- **Source material**:
======

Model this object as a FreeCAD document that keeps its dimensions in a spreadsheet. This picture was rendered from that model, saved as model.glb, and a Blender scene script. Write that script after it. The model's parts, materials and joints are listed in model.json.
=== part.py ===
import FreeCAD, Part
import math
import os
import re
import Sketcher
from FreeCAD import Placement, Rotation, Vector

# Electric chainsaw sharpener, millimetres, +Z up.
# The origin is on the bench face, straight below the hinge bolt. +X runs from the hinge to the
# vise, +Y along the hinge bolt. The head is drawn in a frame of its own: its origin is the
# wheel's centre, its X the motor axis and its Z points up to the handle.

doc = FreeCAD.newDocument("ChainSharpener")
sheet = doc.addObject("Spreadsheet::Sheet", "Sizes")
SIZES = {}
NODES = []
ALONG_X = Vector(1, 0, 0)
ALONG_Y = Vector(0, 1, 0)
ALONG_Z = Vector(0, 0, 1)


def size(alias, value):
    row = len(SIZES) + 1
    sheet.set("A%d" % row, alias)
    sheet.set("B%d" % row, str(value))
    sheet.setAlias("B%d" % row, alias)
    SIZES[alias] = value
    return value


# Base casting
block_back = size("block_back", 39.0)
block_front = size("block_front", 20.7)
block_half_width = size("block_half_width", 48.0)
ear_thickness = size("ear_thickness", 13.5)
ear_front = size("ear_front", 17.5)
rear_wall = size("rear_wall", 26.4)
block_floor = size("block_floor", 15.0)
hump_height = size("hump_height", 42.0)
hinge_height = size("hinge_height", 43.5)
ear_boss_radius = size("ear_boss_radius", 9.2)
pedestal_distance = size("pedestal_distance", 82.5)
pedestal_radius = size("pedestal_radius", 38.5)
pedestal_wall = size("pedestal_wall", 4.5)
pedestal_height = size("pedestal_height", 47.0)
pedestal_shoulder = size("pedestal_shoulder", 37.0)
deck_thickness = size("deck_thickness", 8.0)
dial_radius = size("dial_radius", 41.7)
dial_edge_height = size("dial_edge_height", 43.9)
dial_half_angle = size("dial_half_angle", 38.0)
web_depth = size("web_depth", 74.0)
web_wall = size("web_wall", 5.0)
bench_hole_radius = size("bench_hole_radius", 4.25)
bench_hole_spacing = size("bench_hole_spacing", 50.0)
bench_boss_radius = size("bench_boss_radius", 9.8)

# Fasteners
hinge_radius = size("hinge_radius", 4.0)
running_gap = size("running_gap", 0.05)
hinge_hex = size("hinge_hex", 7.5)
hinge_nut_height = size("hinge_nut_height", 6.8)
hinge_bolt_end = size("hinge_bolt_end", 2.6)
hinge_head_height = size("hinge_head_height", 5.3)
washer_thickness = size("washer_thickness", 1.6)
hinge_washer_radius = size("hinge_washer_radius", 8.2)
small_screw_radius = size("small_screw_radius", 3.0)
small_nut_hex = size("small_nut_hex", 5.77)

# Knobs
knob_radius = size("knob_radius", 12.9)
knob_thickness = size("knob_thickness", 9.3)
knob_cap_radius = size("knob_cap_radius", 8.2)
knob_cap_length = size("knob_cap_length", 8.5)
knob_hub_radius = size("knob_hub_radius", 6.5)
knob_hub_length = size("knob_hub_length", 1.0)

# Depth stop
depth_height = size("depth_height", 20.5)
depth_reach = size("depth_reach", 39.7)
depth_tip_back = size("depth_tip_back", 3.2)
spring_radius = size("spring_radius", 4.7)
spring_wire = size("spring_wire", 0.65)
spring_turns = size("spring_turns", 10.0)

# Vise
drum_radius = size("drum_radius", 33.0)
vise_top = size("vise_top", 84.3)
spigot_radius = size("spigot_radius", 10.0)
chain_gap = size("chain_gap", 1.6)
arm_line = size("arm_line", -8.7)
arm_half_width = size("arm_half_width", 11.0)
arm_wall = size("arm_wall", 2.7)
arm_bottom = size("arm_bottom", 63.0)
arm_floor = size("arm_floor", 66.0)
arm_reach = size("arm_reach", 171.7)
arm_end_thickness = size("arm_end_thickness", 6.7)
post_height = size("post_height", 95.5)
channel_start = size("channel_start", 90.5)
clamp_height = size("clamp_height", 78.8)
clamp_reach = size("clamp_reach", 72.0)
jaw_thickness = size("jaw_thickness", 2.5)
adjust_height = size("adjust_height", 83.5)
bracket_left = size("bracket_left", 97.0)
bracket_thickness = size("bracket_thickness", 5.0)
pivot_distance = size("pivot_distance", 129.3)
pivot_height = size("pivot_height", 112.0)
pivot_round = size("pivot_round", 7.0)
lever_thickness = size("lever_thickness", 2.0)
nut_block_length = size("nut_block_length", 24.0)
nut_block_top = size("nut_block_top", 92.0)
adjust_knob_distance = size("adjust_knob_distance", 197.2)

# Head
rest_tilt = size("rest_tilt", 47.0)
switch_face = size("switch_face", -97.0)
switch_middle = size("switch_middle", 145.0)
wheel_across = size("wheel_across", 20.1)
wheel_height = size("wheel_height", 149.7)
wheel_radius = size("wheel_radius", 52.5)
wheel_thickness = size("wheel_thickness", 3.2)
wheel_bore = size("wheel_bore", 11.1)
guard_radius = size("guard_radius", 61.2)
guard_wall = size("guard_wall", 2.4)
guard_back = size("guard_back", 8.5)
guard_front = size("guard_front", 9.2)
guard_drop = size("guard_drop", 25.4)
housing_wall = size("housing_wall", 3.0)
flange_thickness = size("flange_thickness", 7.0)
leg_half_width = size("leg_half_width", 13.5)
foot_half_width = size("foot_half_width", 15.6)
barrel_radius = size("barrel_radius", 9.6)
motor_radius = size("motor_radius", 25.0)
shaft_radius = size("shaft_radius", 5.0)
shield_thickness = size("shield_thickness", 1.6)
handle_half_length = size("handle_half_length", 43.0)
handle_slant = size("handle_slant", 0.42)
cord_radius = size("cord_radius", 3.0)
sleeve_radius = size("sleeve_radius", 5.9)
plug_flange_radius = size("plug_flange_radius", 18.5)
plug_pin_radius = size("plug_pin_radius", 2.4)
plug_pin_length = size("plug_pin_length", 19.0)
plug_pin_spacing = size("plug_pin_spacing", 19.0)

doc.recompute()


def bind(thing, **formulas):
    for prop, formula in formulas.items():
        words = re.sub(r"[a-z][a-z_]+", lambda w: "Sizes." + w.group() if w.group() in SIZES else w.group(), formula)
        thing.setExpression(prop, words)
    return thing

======

- **Stated task**: Output the full listing without altering anything.

- **Answer to this task**:
Model this object as a FreeCAD document that keeps its dimensions in a spreadsheet. This picture was rendered from that model, saved as model.glb, and a Blender scene script. Write that script after it. The model's parts, materials and joints are listed in model.json.
=== part.py ===
import FreeCAD, Part
import math
import os
import re
import Sketcher
from FreeCAD import Placement, Rotation, Vector

# Electric chainsaw sharpener, millimetres, +Z up.
# The origin is on the bench face, straight below the hinge bolt. +X runs from the hinge to the
# vise, +Y along the hinge bolt. The head is drawn in a frame of its own: its origin is the
# wheel's centre, its X the motor axis and its Z points up to the handle.

doc = FreeCAD.newDocument("ChainSharpener")
sheet = doc.addObject("Spreadsheet::Sheet", "Sizes")
SIZES = {}
NODES = []
ALONG_X = Vector(1, 0, 0)
ALONG_Y = Vector(0, 1, 0)
ALONG_Z = Vector(0, 0, 1)


def size(alias, value):
    row = len(SIZES) + 1
    sheet.set("A%d" % row, alias)
    sheet.set("B%d" % row, str(value))
    sheet.setAlias("B%d" % row, alias)
    SIZES[alias] = value
    return value


# Base casting
block_back = size("block_back", 39.0)
block_front = size("block_front", 20.7)
block_half_width = size("block_half_width", 48.0)
ear_thickness = size("ear_thickness", 13.5)
ear_front = size("ear_front", 17.5)
rear_wall = size("rear_wall", 26.4)
block_floor = size("block_floor", 15.0)
hump_height = size("hump_height", 42.0)
hinge_height = size("hinge_height", 43.5)
ear_boss_radius = size("ear_boss_radius", 9.2)
pedestal_distance = size("pedestal_distance", 82.5)
pedestal_radius = size("pedestal_radius", 38.5)
pedestal_wall = size("pedestal_wall", 4.5)
pedestal_height = size("pedestal_height", 47.0)
pedestal_shoulder = size("pedestal_shoulder", 37.0)
deck_thickness = size("deck_thickness", 8.0)
dial_radius = size("dial_radius", 41.7)
dial_edge_height = size("dial_edge_height", 43.9)
dial_half_angle = size("dial_half_angle", 38.0)
web_depth = size("web_depth", 74.0)
web_wall = size("web_wall", 5.0)
bench_hole_radius = size("bench_hole_radius", 4.25)
bench_hole_spacing = size("bench_hole_spacing", 50.0)
bench_boss_radius = size("bench_boss_radius", 9.8)

# Fasteners
hinge_radius = size("hinge_radius", 4.0)
running_gap = size("running_gap", 0.05)
hinge_hex = size("hinge_hex", 7.5)
hinge_nut_height = size("hinge_nut_height", 6.8)
hinge_bolt_end = size("hinge_bolt_end", 2.6)
hinge_head_height = size("hinge_head_height", 5.3)
washer_thickness = size("washer_thickness", 1.6)
hinge_washer_radius = size("hinge_washer_radius", 8.2)
small_screw_radius = size("small_screw_radius", 3.0)
small_nut_hex = size("small_nut_hex", 5.77)

# Knobs
knob_radius = size("knob_radius", 12.9)
knob_thickness = size("knob_thickness", 9.3)
knob_cap_radius = size("knob_cap_radius", 8.2)
knob_cap_length = size("knob_cap_length", 8.5)
knob_hub_radius = size("knob_hub_radius", 6.5)
knob_hub_length = size("knob_hub_length", 1.0)

# Depth stop
depth_height = size("depth_height", 20.5)
depth_reach = size("depth_reach", 39.7)
depth_tip_back = size("depth_tip_back", 3.2)
spring_radius = size("spring_radius", 4.7)
spring_wire = size("spring_wire", 0.65)
spring_turns = size("spring_turns", 10.0)

# Vise
drum_radius = size("drum_radius", 33.0)
vise_top = size("vise_top", 84.3)
spigot_radius = size("spigot_radius", 10.0)
chain_gap = size("chain_gap", 1.6)
arm_line = size("arm_line", -8.7)
arm_half_width = size("arm_half_width", 11.0)
arm_wall = size("arm_wall", 2.7)
arm_bottom = size("arm_bottom", 63.0)
arm_floor = size("arm_floor", 66.0)
arm_reach = size("arm_reach", 171.7)
arm_end_thickness = size("arm_end_thickness", 6.7)
post_height = size("post_height", 95.5)
channel_start = size("channel_start", 90.5)
clamp_height = size("clamp_height", 78.8)
clamp_reach = size("clamp_reach", 72.0)
jaw_thickness = size("jaw_thickness", 2.5)
adjust_height = size("adjust_height", 83.5)
bracket_left = size("bracket_left", 97.0)
bracket_thickness = size("bracket_thickness", 5.0)
pivot_distance = size("pivot_distance", 129.3)
pivot_height = size("pivot_height", 112.0)
pivot_round = size("pivot_round", 7.0)
lever_thickness = size("lever_thickness", 2.0)
nut_block_length = size("nut_block_length", 24.0)
nut_block_top = size("nut_block_top", 92.0)
adjust_knob_distance = size("adjust_knob_distance", 197.2)

# Head
rest_tilt = size("rest_tilt", 47.0)
switch_face = size("switch_face", -97.0)
switch_middle = size("switch_middle", 145.0)
wheel_across = size("wheel_across", 20.1)
wheel_height = size("wheel_height", 149.7)
wheel_radius = size("wheel_radius", 52.5)
wheel_thickness = size("wheel_thickness", 3.2)
wheel_bore = size("wheel_bore", 11.1)
guard_radius = size("guard_radius", 61.2)
guard_wall = size("guard_wall", 2.4)
guard_back = size("guard_back", 8.5)
guard_front = size("guard_front", 9.2)
guard_drop = size("guard_drop", 25.4)
housing_wall = size("housing_wall", 3.0)
flange_thickness = size("flange_thickness", 7.0)
leg_half_width = size("leg_half_width", 13.5)
foot_half_width = size("foot_half_width", 15.6)
barrel_radius = size("barrel_radius", 9.6)
motor_radius = size("motor_radius", 25.0)
shaft_radius = size("shaft_radius", 5.0)
shield_thickness = size("shield_thickness", 1.6)
handle_half_length = size("handle_half_length", 43.0)
handle_slant = size("handle_slant", 0.42)
cord_radius = size("cord_radius", 3.0)
sleeve_radius = size("sleeve_radius", 5.9)
plug_flange_radius = size("plug_flange_radius", 18.5)
plug_pin_radius = size("plug_pin_radius", 2.4)
plug_pin_length = size("plug_pin_length", 19.0)
plug_pin_spacing = size("plug_pin_spacing", 19.0)

doc.recompute()


def bind(thing, **formulas):
    for prop, formula in formulas.items():
        words = re.sub(r"[a-z][a-z_]+", lambda w: "Sizes." + w.group() if w.group() in SIZES else w.group(), formula)
        thing.setExpression(prop, words)
    return thing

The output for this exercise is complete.